Запомнилась мне интересная встреча с геологами. Я искал грибы, но не нашёл ни одного. Шёл берегом речки, увидел палатку, как в армии. Около неё какими-то делами занимаются четверо мужчин-геологов, в речке моют грибы грузди, тут же отваривают на костре, складывают в деревянный бочонок для засолки, сочетают приятное с полезным: работой и одновременно заготовкой грибов, которые солят и продают в ресторан. Геологи угостили меня супом.

Что могу сказать о себе? На любой работе выполнял план, занимался рационализацией, несколько раз фотографировали на Доску почёта, а в Горном, когда я был бригадиром слесарей, меня снимали для краевого телевидения. Но всё-таки я решил уехать, товарищ приглашал в Приморский край на авиазавод. Все заявления на увольнение подписывал директор. Тут я и впервые увидел его в лицо, он был армянин. «Почему уезжаешь? Если из-за квартиры, мы тебе дадим». «Да нет, не по мне работа, я люблю станки».

Уехал в город Арсеньев, попал в цех оснастки для вертолётов. Нигде не трудился с таким удовольствием, как там, главное, работа была разнообразная, требовала особой смекалки, я выполнял заказы любой сложности.

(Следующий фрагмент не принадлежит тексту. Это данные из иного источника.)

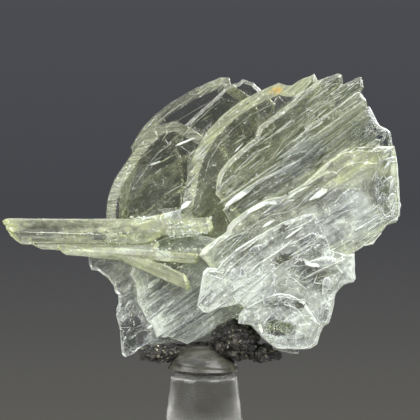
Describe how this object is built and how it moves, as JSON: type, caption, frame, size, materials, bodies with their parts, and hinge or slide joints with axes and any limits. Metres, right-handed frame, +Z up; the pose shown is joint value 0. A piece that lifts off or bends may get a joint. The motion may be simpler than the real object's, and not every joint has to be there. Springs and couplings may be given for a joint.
{
  "type": "barite crystal specimen",
  "caption": "Fan of clear, pale green barite plates with a side bundle of laths and a dark rock crust, set in putty on a clear tapered stand.",
  "frame": {"origin": "centre of the stand's foot, on the surface that it rests on", "axes": "+Z up along the stand's axis; +X to the right along the fan's width as the picture shows it; +Y away from the viewer, through the fan's thickness"},
  "size_m": [0.0714, 0.032, 0.0746],
  "materials": {
    "barite": "polished",
    "rock": "matte",
    "putty": "satin",
    "acrylic": "polished"
  },
  "bodies": {
    "root": {"barite_crystals": "barite", "matrix_rock": "rock", "putty": "putty", "stand": "acrylic"}
  },
  "joints": []
}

В настоящее время живу в Подмосковье. Быстро пролетело время, изменилась страна, отвергли  советские ценности, иные насаждают порядки. Что стало с Горным? Его иногда показывают по телевизору, упоминают в интернете. Когда я уезжал из Горного, советская власть продолжала наращивать экономику, велось строительство горнообогатительного комбината по выпуску готового олова, уже возвышались бетонные опоры будущего здания. Дико и больно было смотреть репортаж, как новые хозяева жизни с дикостью присваивают общенародную собственность. Бетонные опоры долбили кувалдами, добывая железную арматуру, которую «бизнесмены» продавали в Китай за хорошие деньги. В другой раз по телевизору показывали прорыв плотины на фабрике. В неё собирали пульпу после обогащения олова, говорили, пригодится будущим поколениям. В отходах содержалась вся таблица Менделеева, возможно, золото, серебро и другие ценные металлы,ждали появления новых технологий. Однако плотина не выдержала, нанесён большой ущерб экологии, дачникам. Из-за убыточности фабрика простаивала несколько лет, люди потеряли работу. Говорят, нашёлся инвестор, проведёт реконструкцию и в 2015 году фабрика снова заработает, пока об этом не сообщают, наверное, кризис мешает планам.

И только по-прежнему багульник цветёт на скалах, и никакой ветер переменных направлений  не сдует его с диких гор. Не страшны напасти и жителям Горного, которые в 60-х годах ХХ века облюбовали эти места навсегда, у них выросли дети и внуки. Сначала я их называл неудачниками, некуда уехать, но им там нравится, а люди везде живут. Однажды в Москве встретил на перроне вокзала  мужчину лет шестидесяти, который ожидал поезд поезд на Украину. Он с жалостью отозвался о москвичах: «Как здесь люди живут? Народа так много, свободного места нет, куда-то бегут, толкаются. У нас дома снегом заметает под самые окна, но у нас лучше, нет толчеи, дышать свободно. Свои места я ни на что не променяю.» Вот и такие бывают «неудачники.»
Для них, независимо от места расположения, где дом и квартира, там семья, дети, счастье и радость!